Stored data entries:
------------------------------------------------

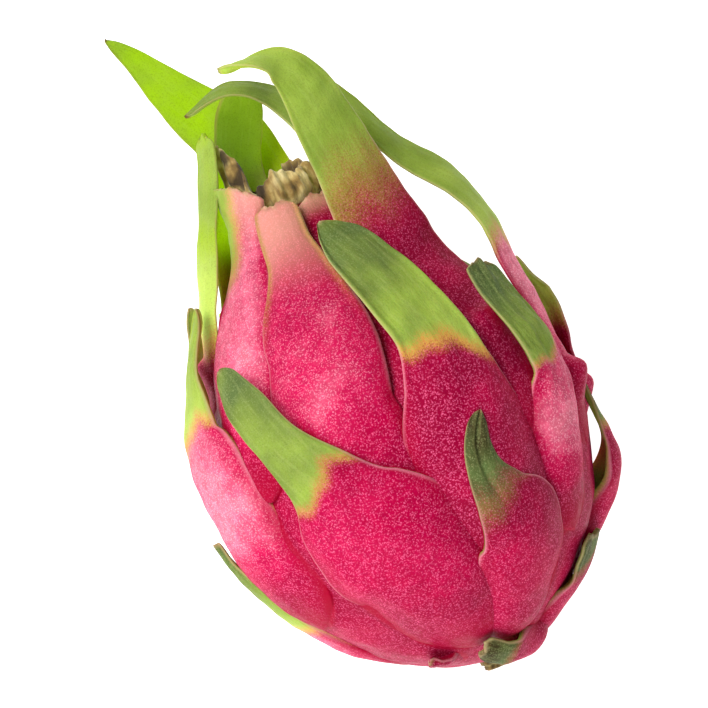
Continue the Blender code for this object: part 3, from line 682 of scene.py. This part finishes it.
def scale_rail(spec, cell):
    """Shares of a scale's length from foot to tip, its middle line at each, its columns and its length.

    A row of the middle line holds the centre, the normal, the half width, the angle, the run and the lift.
    """
    skin = np.array(spec["skin"], float)
    air = np.array([(*row, 0)[:6] for row in spec["air"]], float).reshape(-1, 6)
    centres = np.vstack([skin_point(skin[:, 0], skin[:, 1], skin[:, 2]), air[:, :3]])
    faces, leans = np.radians(air[:, 4]), np.radians(air[:, 5])
    looking = np.stack([np.sin(faces) * np.cos(leans), np.sin(leans), np.cos(faces) * np.cos(leans)], -1)
    normals = np.vstack([skin_normal(skin[:, 0], skin[:, 1]), looking])
    steps = np.linalg.norm(np.diff(centres, axis=0), axis=1)
    beyond = np.cumsum(steps)[len(skin) - 1 :] - np.sum(steps[: len(skin) - 1])
    half_widths = np.append(skin[:, 3], air[:, 3])
    angles = np.append(skin[:, 0], np.full(len(air), skin[-1, 0]))
    runs = np.append(skin[:, 1], skin[-1, 1] + beyond)
    lifts = np.append(skin[:, 2], np.full(len(air), AIR_LIFT))
    line = catmull_rom(np.column_stack([centres, normals, half_widths, angles, runs, lifts]), 16)
    walked = np.append(0, np.cumsum(np.linalg.norm(np.diff(line[:, :3], axis=0), axis=1)))
    length = walked[-1]
    columns = int(np.clip(2 * half_widths.max() / cell, *COLUMNS_BETWEEN))
    share = np.linspace(0, 1, int(np.clip(length / cell, *ROWS_BETWEEN)) + 1)
    # Rows stand closer towards the tip, where the margin turns fastest.
    share = mix(share, 1 - (1 - share) ** 1.6, 0.5)
    at = np.column_stack([np.interp(share * length, walked, values) for values in line.T])
    return share, at, columns, length


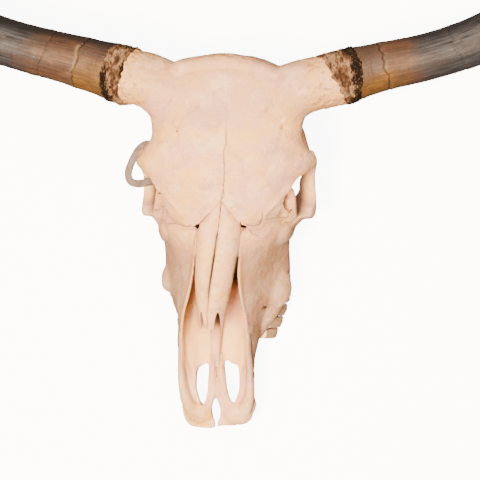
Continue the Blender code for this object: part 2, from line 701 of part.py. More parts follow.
def frontal_suture():
    """Cutters between the frontal bones above and everything that carries them."""
    front = [(-150, 36, 104), (-97, 36, 104), (-80, 28, 128), (-54, 19, 128), (-30, 17, 128), (0, 15, 128),
             (30, 18, 128), (53, 20, 128), (56, 28, 128), (80, 32, 128), (97, 36, 104), (150, 36, 104)]
    rear = [(x, 275, z) for x, y, z in front]
    above = [(x, y, 215) for x, y, z in front]
    return [sheet(front, rear), sheet(front, above)]


def part_face(face, side):
    """One half of the face as premaxilla, cheekbone, lacrimal and maxilla with its teeth."""
    name = side_name(side)
    slope = [(-154, 125), (-175, 62), (-185, 8)]
    cutter = sheet([(-9 * side, y, z) for y, z in slope], [(100 * side, y, z) for y, z in slope])
    premaxilla, rest = part(face, [cutter], lambda m: m.y < -180)
    premaxilla.name = "premaxilla_" + name

    plan = flip([(84, 72), (80, 44), (88, 16), (98, -2), (140, -14)], side)
    cheek, rest = part(rest, [wall(plan, 10, 135)], lambda m: m.x * side > 80)
    cheek.name = "zygomatic_" + name

    line = flip([(29.5, 66), (29.5, -6), (44, -15), (70, -12), (86, 4), (92, 12)], side)
    low = [(x, y, 97) for x, y in line]
    rear = [(x * side, 67, 97) for x in (29.5, 40, 50, 70, 86, 112)]
    cutters = [sheet(low, [(x, y, 215) for x, y in line]), sheet(low, rear)]
    lacrimal, maxilla = part(rest, cutters, lambda m: m.z > 100)
    lacrimal.name = "lacrimal_" + name

    maxilla.name = "maxilla_" + name


def part_bone(whole):
    """Cut the grown bone along its sutures into named pieces."""
    for side in (1.0, -1.0):
        combine(whole, nasal_bone(side, 0.4))
    combine(whole, vomer(0.4))

    frontal, rest = part(whole, frontal_suture(), lambda m: m.z > 135)
    seam = [(0, y) for y in (5, 35, 50, 65, 80, 95, 110, 275)]
    halves = part(frontal, [wall(seam, 90, 220)], lambda m: m.x > 0)
    halves[0].name, halves[1].name = "frontal_left", "frontal_right"

    ring = [(-150, 104), (-90, 104), (-90, 60), (90, 60), (90, 104), (150, 104)]
    box, face = part(rest, [wall(ring, -20, 150)], lambda m: m.y > 80)
    nape, box = part(box, [wall([(-130, 174), (130, 174)], -20, 150)], lambda m: m.y > 180)
    nape.name = "occipital"
    for side in (1.0, -1.0):
        plan = [(56.5 * side, 40), (56.5 * side, 190)]
        temple, box = part(box, [wall(plan, -20, 150)], lambda m: m.x * side > 60)
        temple.name = "temporal_" + side_name(side)
    box.name = "braincase"

    seam = [(seam_x(y), y) for y in (-285, -200, -150, -110, -75, -45, -15, 20, 45, 75)]
    faces = part(face, [wall(seam, -20, 220)], lambda m: m.x > 0)
    for side, half in zip((1.0, -1.0), faces):
        part_face(half, side)

    for side in (1.0, -1.0):
        for crown in tooth_row(side):
            combine(bpy.data.objects["maxilla_" + side_name(side)], crown, "UNION")


# finish

def material(name, kind):
    made = bpy.data.materials.new(name)
    made.use_nodes = True
    surface = made.node_tree.nodes["Principled BSDF"]
    surface.inputs["Base Color"].default_value = (*COLOURS[kind], 1.0)
    surface.inputs["Roughness"].default_value = ROUGHNESS[kind]
    surface.inputs["Metallic"].default_value = 0.0
    made.diffuse_color = (*COLOURS[kind], 1.0)
    return made


def kind_of(name):
    """Which surface a piece has."""
    kinds = {"horn": "horn", "horn_collar": "crust", "tie": "band", "premaxilla": "pale_bone",
             "nasal": "pale_bone", "vomer": "pale_bone"}
    stem = name.rsplit("_", 1)[0]
    return kinds.get(stem, kinds.get(name, "bone"))


def put_on_origin(things):
    """Shift everything so that the middle of the box's bottom is the origin."""
    corners = np.array([v.co for thing in things for v in thing.data.vertices])
    low, high = corners.min(axis=0), corners.max(axis=0)
    move = Vector((-(low[0] + high[0]) / 2.0, -(low[1] + high[1]) / 2.0, -low[2]))
    for thing in things:
        thing.data.transform(Matrix.Translation(move))
        thing.data.update()


def main():
    for thing in list(bpy.data.objects):
        bpy.data.objects.remove(thing)

    part_bone(grown_bone())
    for side in (1.0, -1.0):
        name = side_name(side)
        combine(nasal_bone(side), nasal_notch(side))
        bend_bone(horn_length("horn_collar_" + name, side, HORN["bone_end"] + GAP, HORN["collar_end"] - GAP,
                              3, HORN["collar_extra"]))
        bend_bone(horn_length("horn_" + name, side, HORN["collar_end"], 9999.0, 17))
    vomer()
    tie_band()

    things = list(bpy.data.objects)
    skull = bpy.data.collections.new("bull_skull")
    bpy.context.scene.collection.children.link(skull)
    for thing in things:
        clean_up(thing)
        thing.data.name = thing.name
        thing.data.materials.clear()
        thing.data.materials.append(material(thing.name, kind_of(thing.name)))
        for holder in list(thing.users_collection):
            holder.objects.unlink(thing)
        skull.objects.link(thing)
    put_on_origin(things)


main()
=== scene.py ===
import json
import math

import bmesh
import bpy
import numpy as np
from mathutils import Matrix, Vector

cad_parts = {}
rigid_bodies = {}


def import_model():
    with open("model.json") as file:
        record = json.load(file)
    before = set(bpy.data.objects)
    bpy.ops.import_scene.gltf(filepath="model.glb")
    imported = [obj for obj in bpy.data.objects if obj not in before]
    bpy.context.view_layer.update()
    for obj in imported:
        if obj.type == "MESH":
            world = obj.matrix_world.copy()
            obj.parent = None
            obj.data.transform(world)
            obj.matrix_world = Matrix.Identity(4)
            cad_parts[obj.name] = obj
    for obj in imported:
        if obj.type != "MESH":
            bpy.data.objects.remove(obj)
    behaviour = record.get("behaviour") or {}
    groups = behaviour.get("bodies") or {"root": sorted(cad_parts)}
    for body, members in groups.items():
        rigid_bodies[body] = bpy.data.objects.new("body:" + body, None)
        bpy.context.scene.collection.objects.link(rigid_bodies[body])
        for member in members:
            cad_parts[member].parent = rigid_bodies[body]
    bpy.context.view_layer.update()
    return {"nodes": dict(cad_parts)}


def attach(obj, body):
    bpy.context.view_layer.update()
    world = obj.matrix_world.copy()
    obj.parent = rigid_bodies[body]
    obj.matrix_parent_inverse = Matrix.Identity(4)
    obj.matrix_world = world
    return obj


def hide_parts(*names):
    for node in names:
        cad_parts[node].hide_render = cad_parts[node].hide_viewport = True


# a bull skull with horns, at life size: nose to -Y, poll to +Y, the animal's own left at +X
# lengths are in millimetres until a mesh is made

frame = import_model()
print("frame loaded")

mm = 0.001
bone = {
    "voxel": 1.3,        # grain of the bone mesh
    "smoothing": 11,
    "sutureGap": 0.06,                           # clear width between two bones
    "smallestPiece": 300.0,                      # cubic mm, smaller crumbs are left out
    "floorZ": 0.05,                              # everything rests this far above the floor
    "cutTries": 6,
    "cutShift": (0.011, 0.017, 0.013),           # how far a cut moves before it is tried again
}

# measures along the skull are keys of (y, value): a half is a distance from the midline, a z is a height


# numbers, curves and noise

def smoothStep(value, start, end):
    t = np.clip((np.asarray(value, float) - start) / (end - start), 0.0, 1.0)
    return t * t * (3.0 - 2.0 * t)


def curveAt(keys, position):        # the smooth curve through (position, value) keys
    keys = sorted(keys)
    places = np.array([k[0] for k in keys], float)
    values = np.array([k[1] for k in keys], float)
    slopes = np.diff(values) / np.diff(places)
    tangents = np.concatenate([[slopes[0]], (slopes[1:] + slopes[:-1]) / 2.0, [slopes[-1]]])
    turning = np.concatenate([[False], slopes[1:] * slopes[:-1] <= 0.0, [False]])
    tangents[turning] = 0.0
    p = np.clip(np.asarray(position, float), places[0], places[-1])
    i = np.clip(np.searchsorted(places, p) - 1, 0, len(places) - 2)
    width = places[i + 1] - places[i]
    t = (p - places[i]) / width
    return ((2 * t**3 - 3 * t**2 + 1) * values[i] + (t**3 - 2 * t**2 + t) * width * tangents[i]
            + (-2 * t**3 + 3 * t**2) * values[i + 1] + (t**3 - t**2) * width * tangents[i + 1])


def sizesAt(table, names, y):
    return [float(curveAt(table[name], y)) for name in names]


def spline(points, count, closed=False):        # evenly spread points on the smooth line through a few
    pts = [np.array(p, float) for p in points]
    size = len(pts)
    fine = []
    for i in range(size if closed else size - 1):
        if closed:
            a, b, c, d = (pts[(i + k) % size] for k in (-1, 0, 1, 2))
        else:
            a, b, c, d = pts[max(i - 1, 0)], pts[i], pts[i + 1], pts[min(i + 2, size - 1)]
        for t in np.linspace(0.0, 1.0, 24, endpoint=False):
            fine.append(0.5 * (2 * b + (c - a) * t + (2 * a - 5 * b + 4 * c - d) * t**2
                               + (3 * b - a - 3 * c + d) * t**3))
    fine.append(pts[0] if closed else pts[-1])
    return evenly(fine, count, not closed)


def evenly(points, count, lastToo=True):
    points = np.array(points, float)
    steps = np.concatenate([[0.0], np.cumsum(np.linalg.norm(np.diff(points, axis=0), axis=1))])
    wanted = np.linspace(0.0, steps[-1], count, endpoint=lastToo)
    return np.stack([np.interp(wanted, steps, points[:, k]) for k in range(points.shape[1])], axis=1)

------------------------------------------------

GIVEN EXERCISE: Return, unchanged, the run of lines above that opens with the line containing "things = list(bpy.data.objects)" and closes with the line containing "imported = [obj". Include both.

FULL SOLUTION:
    things = list(bpy.data.objects)
    skull = bpy.data.collections.new("bull_skull")
    bpy.context.scene.collection.children.link(skull)
    for thing in things:
        clean_up(thing)
        thing.data.name = thing.name
        thing.data.materials.clear()
        thing.data.materials.append(material(thing.name, kind_of(thing.name)))
        for holder in list(thing.users_collection):
            holder.objects.unlink(thing)
        skull.objects.link(thing)
    put_on_origin(things)


main()
=== scene.py ===
import json
import math

import bmesh
import bpy
import numpy as np
from mathutils import Matrix, Vector

cad_parts = {}
rigid_bodies = {}


def import_model():
    with open("model.json") as file:
        record = json.load(file)
    before = set(bpy.data.objects)
    bpy.ops.import_scene.gltf(filepath="model.glb")
    imported = [obj for obj in bpy.data.objects if obj not in before]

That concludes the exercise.